Céus! Eu nem sabia onde esconder a vergonha… Poxa, mas que mal havia em almejar aquela calça Lee e a camisa LaCoste? Só porque eram estrangeiras, minha gente, representam ‘símbolos imperialistas’? O importante não seria o nosso pensamento socialista, alinhado às causas comuns?! E afinal de contas, porque é que em toda revolução socialista o povo tem que ser miserável, quase indigente, heim?! O fato é que elas eram lindas, isso sim, e bem superiores à nossa calça FarWest e as camisetas Hering da “Impecável Maré Mansa”, da Rua Uruguaiana, uma verdadeira loja de suburbanos, de pura sem-gracice…

Pois é, meus amigos. O grande problema, porém, é que os meus argumentos não eram suficientemente consistentes, a ponto de demover os preparados discursos de Luiz Henrique ou de Ênio. Então, eu acabava acatando as ‘orientações’ deles. Sempre. Mas, no fundo, juro a vocês: aquilo tudo me deixava à flor da pele, revoltado.

No entanto, vejam vocês a ironia do destino: foram necessários vinte e poucos anos para aparecer no cenário político brasileiro um ‘espoleta’ que representou a ‘libertação’ das minhas angústias juvenis.
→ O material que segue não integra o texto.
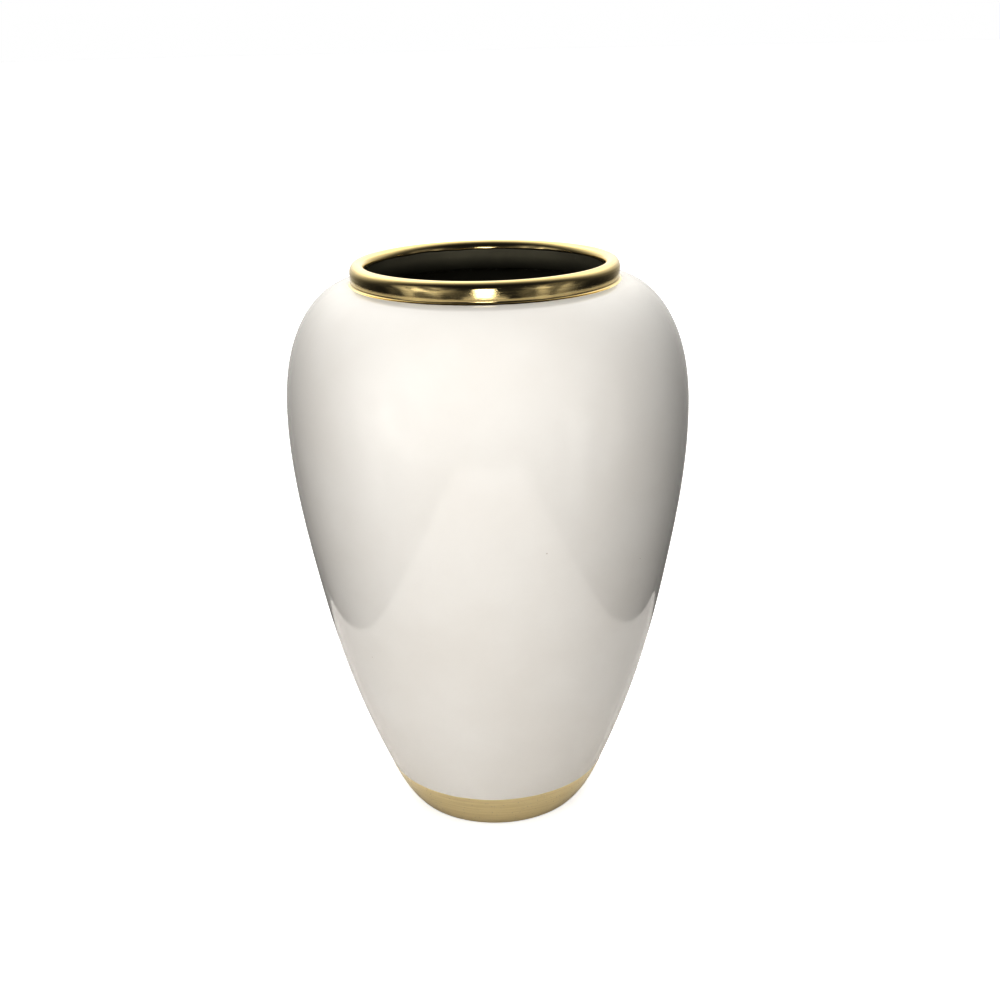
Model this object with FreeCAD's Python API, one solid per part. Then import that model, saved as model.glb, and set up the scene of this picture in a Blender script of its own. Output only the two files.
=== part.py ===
"""A porcelain vase: one fired shell, and the glazes and gold lustre fired onto it.

Millimetres, +Z up, origin at the centre of the plane that the foot rests on.

Every piece is turned: a closed outline in the X-Z plane, revolved about Z. The outlines are all
built from one line, the glazed surface. It starts at the foot, climbs the outside, goes over the
lip and comes down the inside to the middle of the floor, so the air is always on its right.
The clay lies one glaze thickness to its left and the gold lies on its right, which makes every
coat meet the solid under it face to face.
"""

import FreeCAD, Part
import math
import os

# Overall form of the glazed surface
HEIGHT = 288.0
BELLY_RADIUS = 100.0
BELLY_HEIGHT = 211.0
FOOT_RADIUS = 45.5
FOOT_EDGE_HEIGHT = 0.5
BAND_RADIUS = 58.0
BAND_HEIGHT = 22.0

# Collar and mouth
COLLAR_HEIGHT = 10.0
COLLAR_ROOT_RADIUS = 66.4
COLLAR_WAIST_RADIUS = 65.1
COLLAR_RADIUS = 65.5
MOUTH_RADIUS = 58.1
FILLET_HEIGHT = 1.3
LIP_HEIGHT = 4.2
THROAT_HEIGHT = 3.2

# Thicknesses
CLAY = 5.2
GLAZE = 0.4
GILDING = 0.2
FLOOR = 7.0

# Foot ring and the recess inside it
RING_INNER_RADIUS = 37.0
RECESS_HEIGHT = 3.0
RECESS_ROUNDING = 3.2
BARE_HEIGHT = 0.9
RING_ROUNDING = 1.4
RING_FLAT_INNER_RADIUS = RING_INNER_RADIUS + RING_ROUNDING
RING_FLAT_OUTER_RADIUS = 43.6

# Inside of the floor
FLOOR_FLAT_RADIUS = 30.0

# Fullness of a rounded corner: 0.55 is close to a quarter ellipse, more is squarer
ROUND = 0.55
LIP_FULLNESS = 0.62

# Samples along a curve when a parallel curve is laid beside it
PARALLEL_STEPS = 48

ORIGIN = FreeCAD.Vector(0, 0, 0)
UP = FreeCAD.Vector(0, 0, 1)


def point(radius, height):
    """A point of an outline, from its distance to the axis and its height."""
    return FreeCAD.Vector(radius, 0, height)


OUTWARD = point(1, 0)
INWARD = point(-1, 0)
UPWARD = point(0, 1)
DOWNWARD = point(0, -1)


def line(start, end):
    """A straight edge."""
    return Part.LineSegment(start, end).toShape()


def corner(start, leaving, end, arriving, fullness=ROUND):
    """A rounded corner that leaves start and arrives at end along the two given headings."""
    across = end - start
    turn = leaving.x * arriving.z - leaving.z * arriving.x
    reach = (across.x * arriving.z - across.z * arriving.x) / turn
    bend = start + leaving * reach
    curve = Part.BezierCurve()
    curve.setPoles([start, start + (bend - start) * fullness, end + (bend - end) * fullness, end])
    return curve.toShape()


def spline(points):
    """A smooth curve through the points."""
    curve = Part.BSplineCurve()
    curve.interpolate(points)
    return curve


def start_of(edge):
    """The point where an edge of a run begins."""
    return edge.valueAt(edge.ParameterRange[0])


def end_of(edge):
    """The point where an edge of a run ends."""
    return edge.valueAt(edge.ParameterRange[1])


def heading_at_start(edge):
    """The direction in which a run leaves the start of an edge."""
    return edge.tangentAt(edge.ParameterRange[0])


def heading_at_end(edge):
    """The direction in which a run arrives at the end of an edge."""
    return edge.tangentAt(edge.ParameterRange[1])


def beside(edge, distance):
    """The edge parallel to this one at a distance to its right (to its left if negative)."""
    first, last = edge.ParameterRange
    points = []
    for step in range(PARALLEL_STEPS + 1):
        place = first + (last - first) * step / PARALLEL_STEPS
        along = edge.tangentAt(place)
        points.append(edge.valueAt(place) + point(along.z, -along.x) * distance)
    if edge.Curve.TypeId == "Part::GeomLine":
        return line(points[0], points[-1])
    return spline(points).toShape()


def all_beside(run, distance):
    """A whole run of edges moved sideways."""
    return [beside(edge, distance) for edge in run]


def turned(edges):
    """The solid swept by a closed outline once round the axis."""
    outline = Part.Wire(Part.__sortEdges__(edges))
    return Part.Face(outline).revolve(ORIGIN, UP, 360)


def coat(run, distance):
    """The solid between a run of edges and the same run moved sideways by the coat's thickness."""
    moved = all_beside(run, distance)
    first_side = line(start_of(run[0]), start_of(moved[0]))
    last_side = line(end_of(run[-1]), end_of(moved[-1]))
    return turned(run + [last_side] + moved + [first_side])


def wall_curve():
    """The glazed outside of the vase, from the edge of the foot to the root of the collar."""
    points = [
        point(FOOT_RADIUS, FOOT_EDGE_HEIGHT),
        point(51.8, 9.0),
        point(BAND_RADIUS, BAND_HEIGHT),
        point(75.4, 70.0),
        point(91.7, 140.0),
        point(BELLY_RADIUS, BELLY_HEIGHT),
        point(97.4, 241.0),
        point(88.5, 263.0),
        point(78.5, 273.7),
        point(COLLAR_ROOT_RADIUS, HEIGHT - COLLAR_HEIGHT),
    ]
    return spline(points)


def wall_run(curve):
    """The outside wall as two edges: the part under the foot's gold band, and the rest."""
    band_top = curve.parameter(point(BAND_RADIUS, BAND_HEIGHT))
    band = curve.toShape(curve.FirstParameter, band_top)
    rest = curve.toShape(band_top, curve.LastParameter)
    return band, rest


def lip_points():
    """The collar's root, waist and fullest point, the crest of the lip, and both ends of the throat."""
    crest_height = HEIGHT - GILDING
    root = point(COLLAR_ROOT_RADIUS, HEIGHT - COLLAR_HEIGHT)
    waist = point(COLLAR_WAIST_RADIUS, root.z + FILLET_HEIGHT)
    fullest = point(COLLAR_RADIUS, crest_height - LIP_HEIGHT)
    crest = point((COLLAR_RADIUS + MOUTH_RADIUS) / 2, crest_height)
    throat_top = point(MOUTH_RADIUS, fullest.z)
    throat_end = point(MOUTH_RADIUS, throat_top.z - THROAT_HEIGHT)
    return root, waist, fullest, crest, throat_top, throat_end


def collar_run(shoulder_heading):
    """The outside of the collar: fillet from the shoulder, slightly bulging side, round to the crest."""
    root, waist, fullest, crest, _, _ = lip_points()
    # The side is a shallow arc that ends upright, so it starts leaning twice as far as its chord.
    lean = 2 * math.atan2(fullest.x - waist.x, fullest.z - waist.z)
    leaning = point(math.sin(lean), math.cos(lean))
    fillet = corner(root, shoulder_heading, waist, leaning)
    side = corner(waist, leaning, fullest, UPWARD)
    rounding = corner(fullest, UPWARD, crest, INWARD, LIP_FULLNESS)
    return [fillet, side, rounding]


def lip_inside():
    """The lip's inner rounding, from its crest to the throat."""
    _, _, _, crest, throat_top, _ = lip_points()
    return corner(crest, INWARD, throat_top, DOWNWARD, LIP_FULLNESS)


def hollow_run(outer_wall):
    """The glazed inside below the lip: throat, flare under the shoulder, wall and floor."""
    _, _, _, _, throat_top, throat_end = lip_points()
    # The outside is drawn upwards and the hollow downwards, so this curve is turned round.
    inner_wall = beside(outer_wall, -(CLAY + 2 * GLAZE)).Curve
    inner_wall.reverse()
    wall = inner_wall.toShape()
    floor_height = RECESS_HEIGHT + FLOOR
    floor_edge = point(FLOOR_FLAT_RADIUS, floor_height)
    return [
        line(throat_top, throat_end),
        corner(throat_end, DOWNWARD, start_of(wall), heading_at_start(wall)),
        wall,
        corner(end_of(wall), heading_at_end(wall), floor_edge, INWARD),
        line(floor_edge, point(0, floor_height)),
    ]


def recess_run():
    """The glazed recess under the foot, from its middle out and down towards the foot ring."""
    ceiling_end = point(RING_INNER_RADIUS - RECESS_ROUNDING, RECESS_HEIGHT)
    ring_side = point(RING_INNER_RADIUS, BARE_HEIGHT)
    return [
        line(point(0, RECESS_HEIGHT), ceiling_end),
        corner(ceiling_end, OUTWARD, ring_side, DOWNWARD),
    ]


def foot_ring(recess_edge, wall_edge, wall_heading):
    """The bare clay ring that the vase stands on, between the two glazed edges."""
    inner = point(RING_FLAT_INNER_RADIUS, 0)
    outer = point(RING_FLAT_OUTER_RADIUS, 0)
    return [
        corner(recess_edge, DOWNWARD, inner, OUTWARD),
        line(inner, outer),
        corner(outer, OUTWARD, wall_edge, wall_heading),
    ]


def clay_body(glazed, recess):
    """The fired shell: everything between the glazed surface, the recess and the foot ring."""
    upper = all_beside(glazed, -GLAZE)
    under = all_beside(recess, -GLAZE)
    axis = line(end_of(upper[-1]), start_of(under[0]))
    ring = foot_ring(end_of(under[-1]), start_of(upper[0]), heading_at_start(glazed[0]))
    return turned(upper + [axis] + under + ring)


def main():
    """Build the six pieces and write one file for each."""
    band, wall = wall_run(wall_curve())
    collar = collar_run(heading_at_end(wall))
    lip = lip_inside()
    hollow = hollow_run(wall)
    recess = recess_run()
    outside = [band, wall] + collar
    inside = [lip] + hollow
    pieces = {
        "porcelain_body": clay_body(outside + inside, recess),
        "outer_glaze": coat(outside, -GLAZE),
        "inner_glaze": coat(inside, -GLAZE),
        "rim_gilding": coat(collar + [lip], GILDING),
        "foot_gilding": coat([band], GILDING),
        "base_glaze": coat(recess, -GLAZE),
    }
    os.makedirs("parts", exist_ok=True)
    for name, solid in pieces.items():
        solid.exportStep(f"parts/{name}.step")
        box = solid.BoundBox
        print(f"{name}: {solid.Volume / 1000:.2f} cm3, z {box.ZMin:.2f} to {box.ZMax:.2f}, valid {solid.isValid()}")


main()
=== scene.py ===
"""The porcelain vase's visible surfaces, studio and camera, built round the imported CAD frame.

Metres, +Z up, the same frame as the CAD. Every visible piece is turned about Z from one line, the
glazed surface, which runs from the foot up the outside, over the lip and down the inside to the
middle of the floor, so the air is always on its right. A piece takes a stretch of that line and
lies between two depths beside it.
"""

import math

import bmesh
import bpy
import numpy as np
from mathutils import Matrix, Vector, noise


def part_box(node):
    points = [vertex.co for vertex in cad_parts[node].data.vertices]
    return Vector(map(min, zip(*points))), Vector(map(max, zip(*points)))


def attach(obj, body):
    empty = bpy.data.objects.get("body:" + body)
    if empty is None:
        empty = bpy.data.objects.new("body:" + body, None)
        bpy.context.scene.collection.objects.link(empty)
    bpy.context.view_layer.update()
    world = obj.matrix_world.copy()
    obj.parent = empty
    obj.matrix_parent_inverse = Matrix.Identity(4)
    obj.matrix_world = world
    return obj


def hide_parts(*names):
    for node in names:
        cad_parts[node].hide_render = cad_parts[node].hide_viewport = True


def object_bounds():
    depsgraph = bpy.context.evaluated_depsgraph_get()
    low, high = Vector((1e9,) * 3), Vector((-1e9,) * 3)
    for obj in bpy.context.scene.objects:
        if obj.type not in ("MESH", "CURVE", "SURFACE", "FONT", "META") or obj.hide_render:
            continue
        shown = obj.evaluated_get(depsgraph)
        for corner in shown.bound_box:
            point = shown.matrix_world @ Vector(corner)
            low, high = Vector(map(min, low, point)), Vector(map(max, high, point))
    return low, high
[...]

É bem verdade que ele apareceu com uma fala ‘arrumadinha’, declarando-se ‘caçador de marajás’ e outras coisas mais. Com tudo isso, deu no que deu!
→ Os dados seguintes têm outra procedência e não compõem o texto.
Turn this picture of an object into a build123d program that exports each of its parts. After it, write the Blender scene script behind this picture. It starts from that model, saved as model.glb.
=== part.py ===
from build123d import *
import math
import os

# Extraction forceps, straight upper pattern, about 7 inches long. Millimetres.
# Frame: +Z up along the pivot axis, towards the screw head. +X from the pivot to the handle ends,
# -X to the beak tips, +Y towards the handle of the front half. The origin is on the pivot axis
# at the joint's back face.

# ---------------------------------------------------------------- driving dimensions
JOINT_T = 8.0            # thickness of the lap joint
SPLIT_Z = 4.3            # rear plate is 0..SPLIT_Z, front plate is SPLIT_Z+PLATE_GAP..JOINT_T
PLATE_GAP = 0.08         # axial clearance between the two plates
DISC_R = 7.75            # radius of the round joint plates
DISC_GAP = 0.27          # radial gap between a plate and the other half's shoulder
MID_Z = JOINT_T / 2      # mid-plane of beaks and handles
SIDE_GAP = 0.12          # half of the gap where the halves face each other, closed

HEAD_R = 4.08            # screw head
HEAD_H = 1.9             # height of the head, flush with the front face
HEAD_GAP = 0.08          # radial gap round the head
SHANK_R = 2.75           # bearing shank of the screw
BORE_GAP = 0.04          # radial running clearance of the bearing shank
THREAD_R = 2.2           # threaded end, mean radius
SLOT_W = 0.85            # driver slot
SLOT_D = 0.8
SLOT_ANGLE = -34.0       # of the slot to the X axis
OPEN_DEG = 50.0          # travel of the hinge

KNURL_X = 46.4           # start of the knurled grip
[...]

Agora que já se passaram quase trinta anos e mundo girou mais um bocado, convenhamos: ideologia não tem nada a ver com bom-gosto ou requinte. Tanto é verdade que hoje Luiz Henrique bebe os melhores vinhos importados e veste ternos de fino trato… Ah! quanto desperdício tivemos em nome de sistemas falidos, rotos e contraditórios, não é mesmo?

E mais ainda: em que lugar da memória ficaram guardados os sonhos de sociedades ‘mais justas e equânimes’? O que foi feito das nossas ‘bandeiras’ e dos nossos líderes socialistas? Afora a queda daquele emblemático muro, o que mais ruiu além dos nossos sonhos, meus amigos?